2016 MSOTY: MOVIES

2016 MOST SURPRISING MOVIES I WATCHED (IN ORDER OF APPEARANCE)

The VVitch

Brace yourself. Before going into any further detail, let me just say this movie made me suuuper uncomfortable. In the theatre, the final few minutes were oppressively loud, an overwhelming tide of choral singing, overlaid with profoundly occult events. I felt pressed back into my seat by the absolute intensity of The VVitch’s final revelation, nor could I look away…. What I mean to say is, I literally did not like it. The movie is an excellent work of filmcraft - it fully transports you to pilgrim America, with an accented historic dialect of English so precariously familiar that you’re drawn into a kind of hypnotic trance just to unravel the dialogue. Plausibility settles on the movie like a winter chill before the threat of supernatural danger starts to impinge on Thomasin & her family’s life-in-exile. All told, your suspension of disbelief gets strung tight and high in The VVitch — maybe I just got too involved to step back from those final moments, as a viewer — to a depth that its lore and superstitions will follow you beyond its ending. Horror might be the wrong word — The VVitch is more of a Fear movie. And while I certainly won’t be subjecting myself to that deeply intimate fear again anytime soon, I highly recommend bearing witness it at least once.

Green Room

Brace yourself. Patrick Stewart as a brooding confederate Neo-Nazi will shatter your Picard fantasies. Perhaps as a follow-up to Blue Ruin, Green Room should come as no surprise — film auteur Jeremy Saulnier has a penchant for a Coen Brothers’ style starkness in his presentation of violence in everyday environments. The premise? A run-down punk band trapped in the green room of an evil club. It’s deliciously simple, conquering its sequence of events with a steady hand and a vicious realism. Never overtalkative — just enough to characterize the individuals among the increasingly queasy negotiations that begin to take place, once the band witnesses a murder — Green Room is more of a Home Alone for grown-ups, a grimly exciting what-if scenario of common-sense survival strategies inside destructible man-made environments.
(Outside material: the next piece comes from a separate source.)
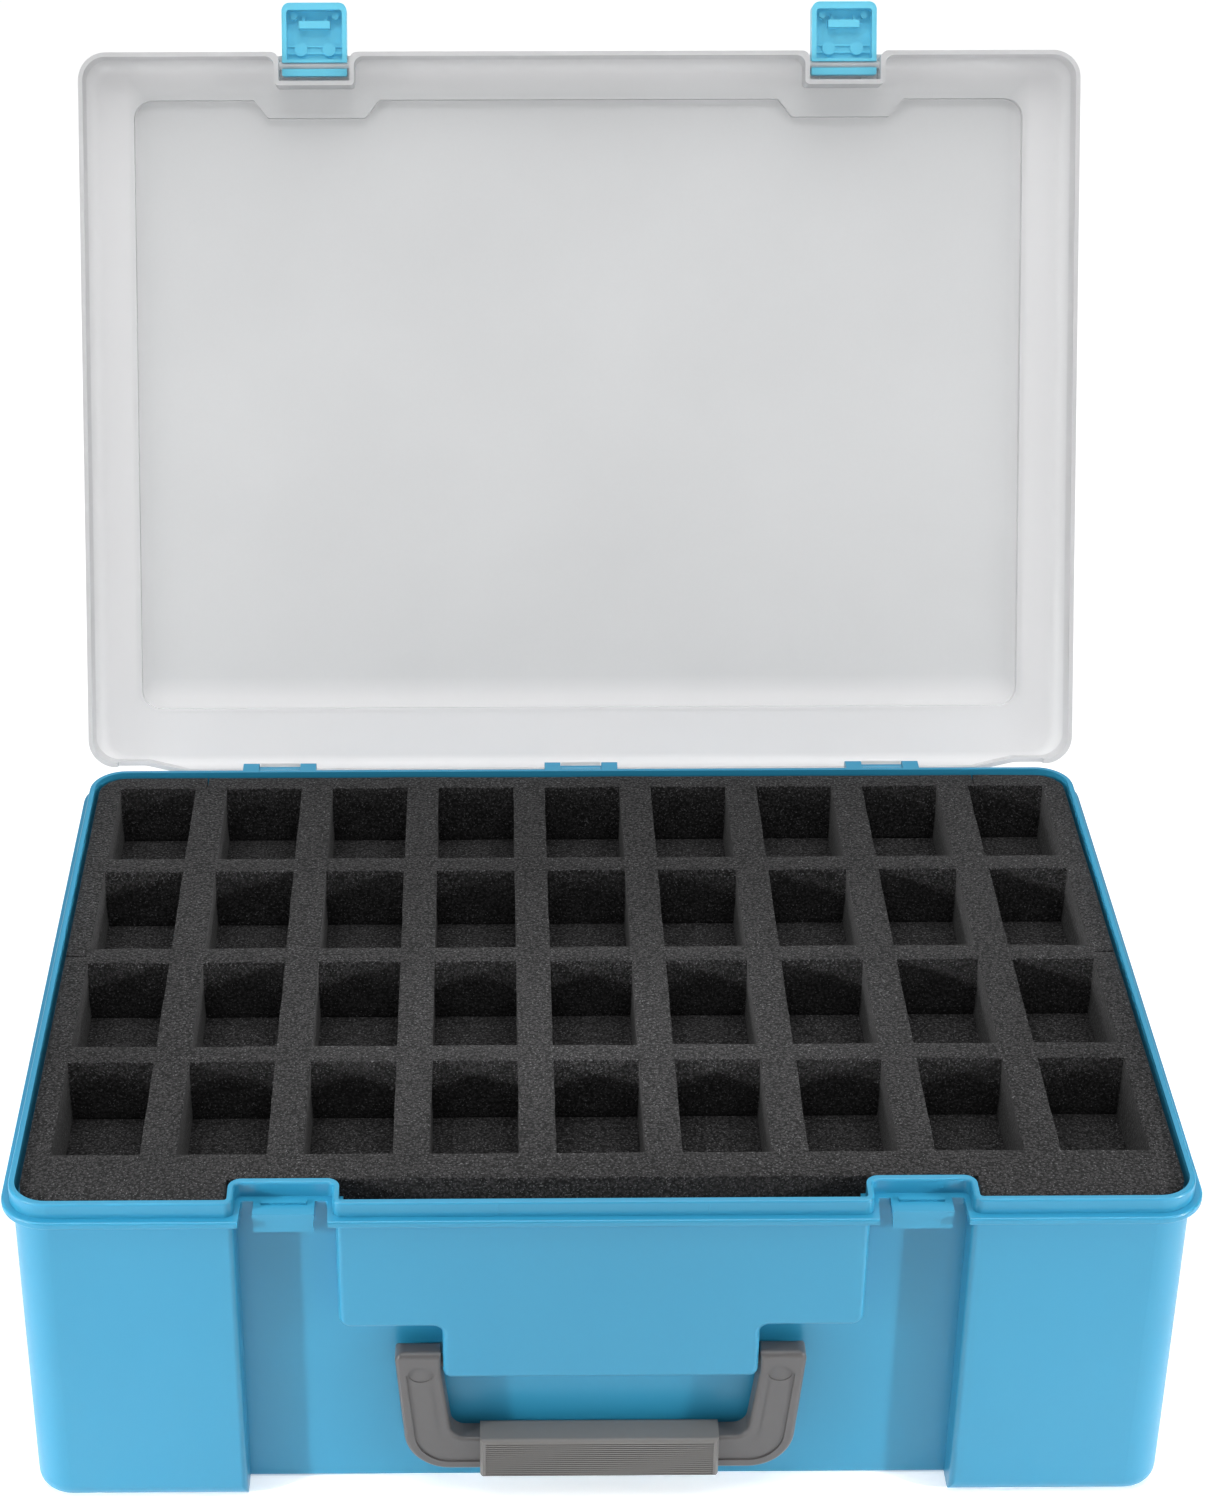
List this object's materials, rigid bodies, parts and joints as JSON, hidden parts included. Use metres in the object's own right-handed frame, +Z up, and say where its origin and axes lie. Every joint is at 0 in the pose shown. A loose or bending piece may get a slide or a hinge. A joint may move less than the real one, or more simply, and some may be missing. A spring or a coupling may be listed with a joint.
{
  "type": "carry case",
  "caption": "Moulded plastic carry case with a hinged frosted lid, flip latches, a folding handle and stacked foam trays cut into small compartments.",
  "frame": {"origin": "middle of the footprint, on the ground the case stands on", "axes": "+X to the right seen from the handle side, +Y to the back where the lid hinges, +Z up"},
  "size_m": [0.38, 0.4043, 0.3853],
  "materials": {
    "case_plastic": "satin moulded",
    "lid_plastic": "frosted translucent",
    "latch_plastic": "satin",
    "handle_plastic": "satin moulded",
    "grip_plastic": "fine ribs",
    "foam": "open-cell foam"
  },
  "bodies": {
    "case": {"case_body": "case_plastic"},
    "lid": {"lid_shell": "lid_plastic"},
    "left_latch": {"latch_left": "latch_plastic"},
    "right_latch": {"latch_right": "latch_plastic"},
    "handle": {"handle_bail": "handle_plastic", "handle_grip": "grip_plastic"},
    "tray_1": {"tray_1_base": "foam", "tray_1_grid": "foam"},
    "tray_2": {"tray_2_base": "foam", "tray_2_grid": "foam"},
    "tray_3": {"tray_3_base": "foam", "tray_3_grid": "foam"},
    "tray_4": {"tray_4_base": "foam", "tray_4_grid": "foam"}
  },
  "joints": [
    {"name": "lid_hinge", "type": "hinge", "parent": "case", "child": "lid", "pos_m": [0, 0.1374, 0.1215], "axis": [-1, 0, 0], "range_deg": [-114.8, 0]},
    {"name": "latch_left_hinge", "type": "hinge", "parent": "lid", "child": "left_latch", "pos_m": [-0.1004, 0.25371, 0.3632], "axis": [-1, 0, 0], "range_deg": [-90, 0]},
    {"name": "latch_right_hinge", "type": "hinge", "parent": "lid", "child": "right_latch", "pos_m": [0.1004, 0.25371, 0.3632], "axis": [-1, 0, 0], "range_deg": [-90, 0]},
    {"name": "handle_pivot", "type": "hinge", "parent": "case", "child": "handle", "pos_m": [0, -0.128, 0.0562], "axis": [-1, 0, 0], "range_deg": [0, 137]},
    {"name": "tray_1_slide", "type": "slide", "parent": "case", "child": "tray_1", "axis": [0, 0, 1], "range_m": [0, 0.12]},
    {"name": "tray_2_slide", "type": "slide", "parent": "tray_1", "child": "tray_2", "axis": [0, 0, 1], "range_m": [0, 0.09]},
    {"name": "tray_3_slide", "type": "slide", "parent": "tray_2", "child": "tray_3", "axis": [0, 0, 1], "range_m": [0, 0.062]},
    {"name": "tray_4_slide", "type": "slide", "parent": "tray_3", "child": "tray_4", "axis": [0, 0, 1], "range_m": [0, 0.033]}
  ]
}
To say nothing of being Anton Yeltsin’s final (and a very effective one, at that) performance, Green Room is slashy thrills in sober-headed clarity.

The Greasy Strangler

Brace yourself. Cast with a Tim & Eric-flavoured gallery of mundane neerdowells, The Greasy Strangler straddles discomfort throughout its duration, bellyflopping back and forth between humour and disgust with hard jump-cuts and this quirky-ass marimba soundtrack. What really unsettles is the Jon Waters-ish scripting (delivered with mesmerizing assertiveness by Big Ronnie and Brendan) — far too particular, too clean for the brute idiocy of the shirtless characters performing it. The setting might be Trailer Park Boys, but the script is uncomfortably West Coast. But with steady pacing and confident lack of style, loathing turns to love — the father-son goons and their foul tastes and deeds become bizarrely relatable just through exposure. At every turn, the movie’s stitched with unforgettable, repeatable-ad-nauseum sketches played by surreal pedestrians. If you can stomach the blunt-force weirdness, The Greasy Strangler rewards you with an arsenal of non-sequitur catchphrases & innuendo, the likes of which script the entirety of teenage boyhood.